> _Written exercise_
Write the material out again exactly as it stands.

= = = =

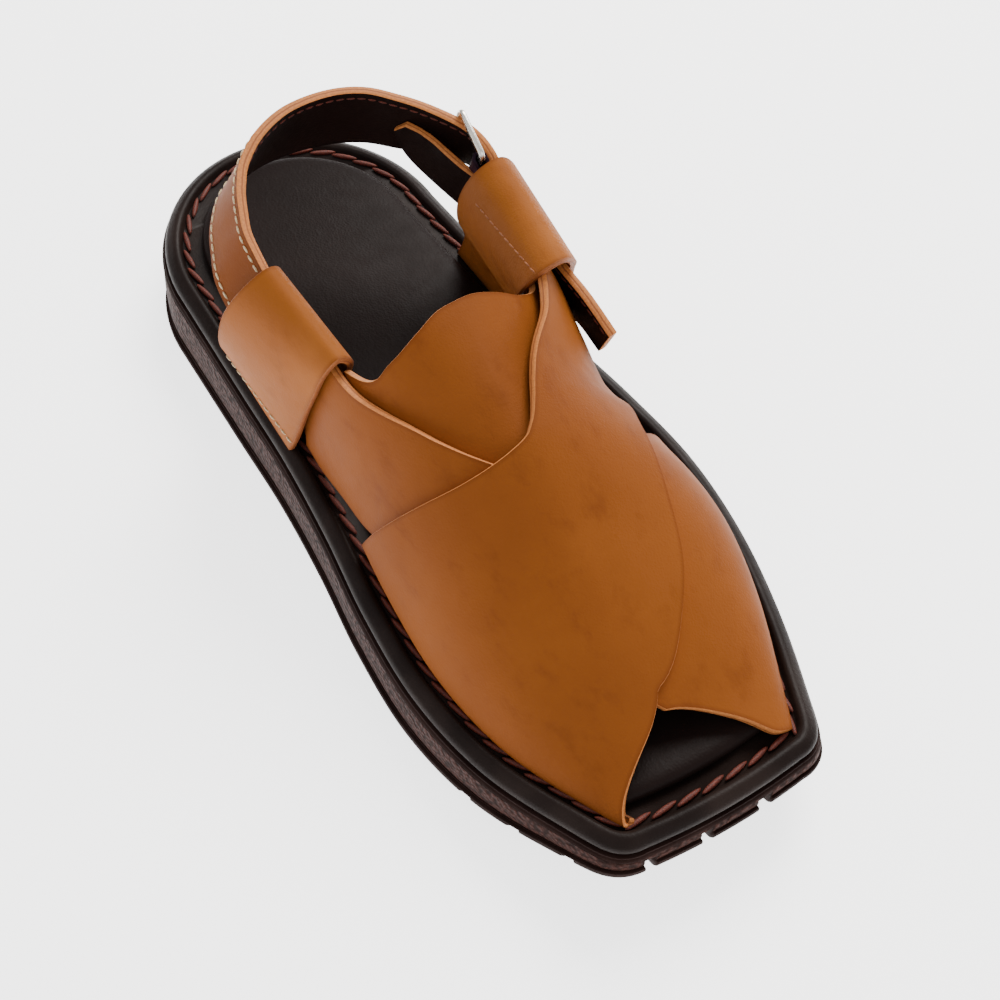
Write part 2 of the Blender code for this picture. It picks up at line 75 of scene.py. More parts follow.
add_lamp("key_light", (0.75, 0.55, 1.05), (0, 0, 0.03), 0.9, 30.0, (1.0, 0.97, 0.93))
add_lamp("fill_light", (-0.9, -0.2, 0.9), (0, 0, 0.03), 1.2, 2.0, (0.96, 0.98, 1.0))
add_lamp("front_light", (0.15, -1.1, 0.75), (0, 0, 0.03), 1.0, 3.5, (1.0, 1.0, 1.0))
sky = bpy.data.worlds.new("studio")
sky.use_nodes = True
sky.node_tree.nodes["Background"].inputs["Color"].default_value = (0.96, 0.97, 1.0, 1.0)
sky.node_tree.nodes["Background"].inputs["Strength"].default_value = 0.7
bpy.context.scene.world = sky

floor_mesh = bpy.data.meshes.new("floor")
FLOOR_REACH = 6.0
floor_corners = [(x * FLOOR_REACH, y * FLOOR_REACH, 0.0) for x, y in ((-1, -1), (1, -1), (1, 1), (-1, 1))]
floor_mesh.from_pydata(floor_corners, [], [(0, 1, 2, 3)])
floor = bpy.data.objects.new("floor", floor_mesh)
bpy.context.scene.collection.objects.link(floor)


class Term:
    """A number in a material's node tree, so that its maths reads as an expression."""

    def __init__(self, finish, socket):
        self.finish = finish
        self.socket = socket

    def maths(self, operation, first, second):
        node = self.finish.node("ShaderNodeMath", {"operation": operation}, {0: first, 1: second})
        return Term(self.finish, node.outputs[0])

    def __add__(self, other):
        return self.maths("ADD", self, other)

    def __sub__(self, other):
        return self.maths("SUBTRACT", self, other)

    def __rsub__(self, other):
        return self.maths("SUBTRACT", other, self)

    def __mul__(self, other):
        return self.maths("MULTIPLY", self, other)

    __radd__ = __add__
    __rmul__ = __mul__

    def ramp(self, low, high):
        """0 at low and 1 at high, smooth between."""
        node = self.finish.node("ShaderNodeMapRange", {"interpolation_type": "SMOOTHSTEP"},
                                {"Value": self, "From Min": low, "From Max": high})
        return Term(self.finish, node.outputs["Result"])


class Finish:
    """A material being mixed: its node tree, with short ways to add nodes to it."""

    def __init__(self, name, roughness=0.5, metallic=0.0, specular=0.5):
        self.material = bpy.data.materials.new(name)
        self.material.use_nodes = True
        self.tree = self.material.node_tree
        self.shader = self.tree.nodes["Principled BSDF"]
        self.shader.inputs["Roughness"].default_value = roughness
        self.shader.inputs["Metallic"].default_value = metallic
        self.shader.inputs["Specular IOR Level"].default_value = specular
        self.place = self.node("ShaderNodeTexCoord", {}, {}).outputs["Object"]

    def node(self, kind, settings, values):
        node = self.tree.nodes.new(kind)
        for key, value in settings.items():
            setattr(node, key, value)
        for key, value in values.items():
            self.feed(node.inputs[key], value)
        return node

    def feed(self, slot, value):
        if isinstance(value, Term):
            value = value.socket
        if isinstance(value, bpy.types.NodeSocket):
            self.tree.links.new(slot, value)
        else:
            slot.default_value = value

    def noise(self, scale, detail=3.0, stretch=None, roughness=0.5):
        place = self.place
        if stretch:
            place = self.node("ShaderNodeMapping", {}, {"Vector": place, "Scale": stretch}).outputs[0]
        node = self.node("ShaderNodeTexNoise", {}, {"Vector": place, "Scale": scale, "Detail": detail,
                                                    "Roughness": roughness})
        return Term(self, node.outputs[0])

    def cells(self, scale, feature="F1"):
        node = self.node("ShaderNodeTexVoronoi", {"feature": feature}, {"Vector": self.place, "Scale": scale})
        return Term(self, node.outputs[0])

    def attribute(self, name):
        return Term(self, self.node("ShaderNodeAttribute", {"attribute_name": name}, {}).outputs["Fac"])

    def blend(self, share, first, second):
        def as_colour(value):
            return (*value, 1.0) if isinstance(value, tuple) else value
        node = self.node("ShaderNodeMix", {"data_type": "RGBA"},
                         {0: share, 6: as_colour(first), 7: as_colour(second)})
        return node.outputs[2]

    def set(self, **values):
        for key, value in values.items():
            if isinstance(value, tuple):
                value = (*value, 1.0)
            self.feed(self.shader.inputs[key.replace("_", " ")], value)
        return self

    def relief(self, height, depth, strength=1.0):
        """Fine relief, with its depth in metres."""
        bump = self.node("ShaderNodeBump", {}, {"Height": height, "Distance": depth, "Strength": strength})
        self.feed(self.shader.inputs["Normal"], bump.outputs[0])
        return self


table_top = Finish("table_top", roughness=0.85, specular=0.2)
table_top.shader.inputs["Emission Color"].default_value = (1.0, 1.0, 1.0, 1.0)
table_top.shader.inputs["Emission Strength"].default_value = 2.5
table_top.set(Base_Color=table_top.blend(table_top.noise(3.0).ramp(0.3, 0.7), (0.90, 0.90, 0.90),
                                         (0.915, 0.915, 0.91)))
floor_mesh.materials.append(table_top.material)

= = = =

> _Task answer_
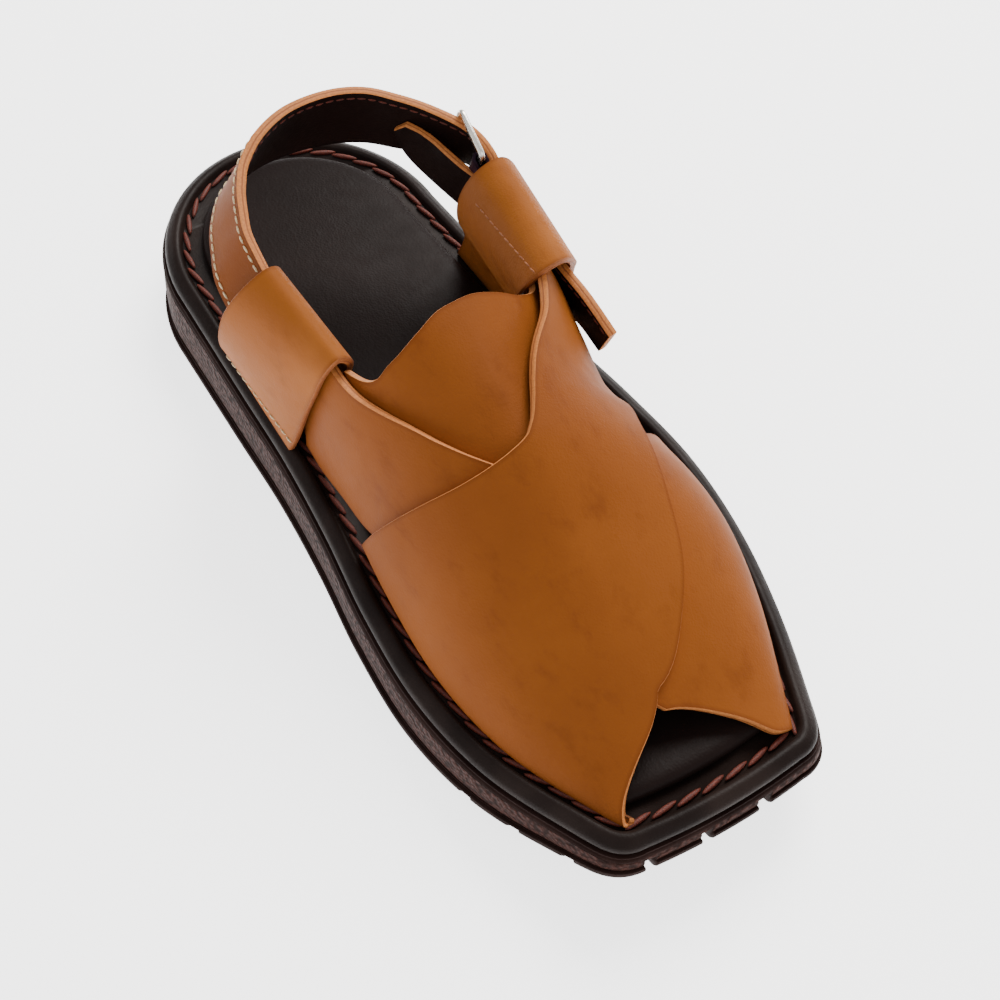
Write part 2 of the Blender code for this picture. It picks up at line 75 of scene.py. More parts follow.
add_lamp("key_light", (0.75, 0.55, 1.05), (0, 0, 0.03), 0.9, 30.0, (1.0, 0.97, 0.93))
add_lamp("fill_light", (-0.9, -0.2, 0.9), (0, 0, 0.03), 1.2, 2.0, (0.96, 0.98, 1.0))
add_lamp("front_light", (0.15, -1.1, 0.75), (0, 0, 0.03), 1.0, 3.5, (1.0, 1.0, 1.0))
sky = bpy.data.worlds.new("studio")
sky.use_nodes = True
sky.node_tree.nodes["Background"].inputs["Color"].default_value = (0.96, 0.97, 1.0, 1.0)
sky.node_tree.nodes["Background"].inputs["Strength"].default_value = 0.7
bpy.context.scene.world = sky

floor_mesh = bpy.data.meshes.new("floor")
FLOOR_REACH = 6.0
floor_corners = [(x * FLOOR_REACH, y * FLOOR_REACH, 0.0) for x, y in ((-1, -1), (1, -1), (1, 1), (-1, 1))]
floor_mesh.from_pydata(floor_corners, [], [(0, 1, 2, 3)])
floor = bpy.data.objects.new("floor", floor_mesh)
bpy.context.scene.collection.objects.link(floor)


class Term:
    """A number in a material's node tree, so that its maths reads as an expression."""

    def __init__(self, finish, socket):
        self.finish = finish
        self.socket = socket

    def maths(self, operation, first, second):
        node = self.finish.node("ShaderNodeMath", {"operation": operation}, {0: first, 1: second})
        return Term(self.finish, node.outputs[0])

    def __add__(self, other):
        return self.maths("ADD", self, other)

    def __sub__(self, other):
        return self.maths("SUBTRACT", self, other)

    def __rsub__(self, other):
        return self.maths("SUBTRACT", other, self)

    def __mul__(self, other):
        return self.maths("MULTIPLY", self, other)

    __radd__ = __add__
    __rmul__ = __mul__

    def ramp(self, low, high):
        """0 at low and 1 at high, smooth between."""
        node = self.finish.node("ShaderNodeMapRange", {"interpolation_type": "SMOOTHSTEP"},
                                {"Value": self, "From Min": low, "From Max": high})
        return Term(self.finish, node.outputs["Result"])


class Finish:
    """A material being mixed: its node tree, with short ways to add nodes to it."""

    def __init__(self, name, roughness=0.5, metallic=0.0, specular=0.5):
        self.material = bpy.data.materials.new(name)
        self.material.use_nodes = True
        self.tree = self.material.node_tree
        self.shader = self.tree.nodes["Principled BSDF"]
        self.shader.inputs["Roughness"].default_value = roughness
        self.shader.inputs["Metallic"].default_value = metallic
        self.shader.inputs["Specular IOR Level"].default_value = specular
        self.place = self.node("ShaderNodeTexCoord", {}, {}).outputs["Object"]

    def node(self, kind, settings, values):
        node = self.tree.nodes.new(kind)
        for key, value in settings.items():
            setattr(node, key, value)
        for key, value in values.items():
            self.feed(node.inputs[key], value)
        return node

    def feed(self, slot, value):
        if isinstance(value, Term):
            value = value.socket
        if isinstance(value, bpy.types.NodeSocket):
            self.tree.links.new(slot, value)
        else:
            slot.default_value = value

    def noise(self, scale, detail=3.0, stretch=None, roughness=0.5):
        place = self.place
        if stretch:
            place = self.node("ShaderNodeMapping", {}, {"Vector": place, "Scale": stretch}).outputs[0]
        node = self.node("ShaderNodeTexNoise", {}, {"Vector": place, "Scale": scale, "Detail": detail,
                                                    "Roughness": roughness})
        return Term(self, node.outputs[0])

    def cells(self, scale, feature="F1"):
        node = self.node("ShaderNodeTexVoronoi", {"feature": feature}, {"Vector": self.place, "Scale": scale})
        return Term(self, node.outputs[0])

    def attribute(self, name):
        return Term(self, self.node("ShaderNodeAttribute", {"attribute_name": name}, {}).outputs["Fac"])

    def blend(self, share, first, second):
        def as_colour(value):
            return (*value, 1.0) if isinstance(value, tuple) else value
        node = self.node("ShaderNodeMix", {"data_type": "RGBA"},
                         {0: share, 6: as_colour(first), 7: as_colour(second)})
        return node.outputs[2]

    def set(self, **values):
        for key, value in values.items():
            if isinstance(value, tuple):
                value = (*value, 1.0)
            self.feed(self.shader.inputs[key.replace("_", " ")], value)
        return self

    def relief(self, height, depth, strength=1.0):
        """Fine relief, with its depth in metres."""
        bump = self.node("ShaderNodeBump", {}, {"Height": height, "Distance": depth, "Strength": strength})
        self.feed(self.shader.inputs["Normal"], bump.outputs[0])
        return self


table_top = Finish("table_top", roughness=0.85, specular=0.2)
table_top.shader.inputs["Emission Color"].default_value = (1.0, 1.0, 1.0, 1.0)
table_top.shader.inputs["Emission Strength"].default_value = 2.5
table_top.set(Base_Color=table_top.blend(table_top.noise(3.0).ramp(0.3, 0.7), (0.90, 0.90, 0.90),
                                         (0.915, 0.915, 0.91)))
floor_mesh.materials.append(table_top.material)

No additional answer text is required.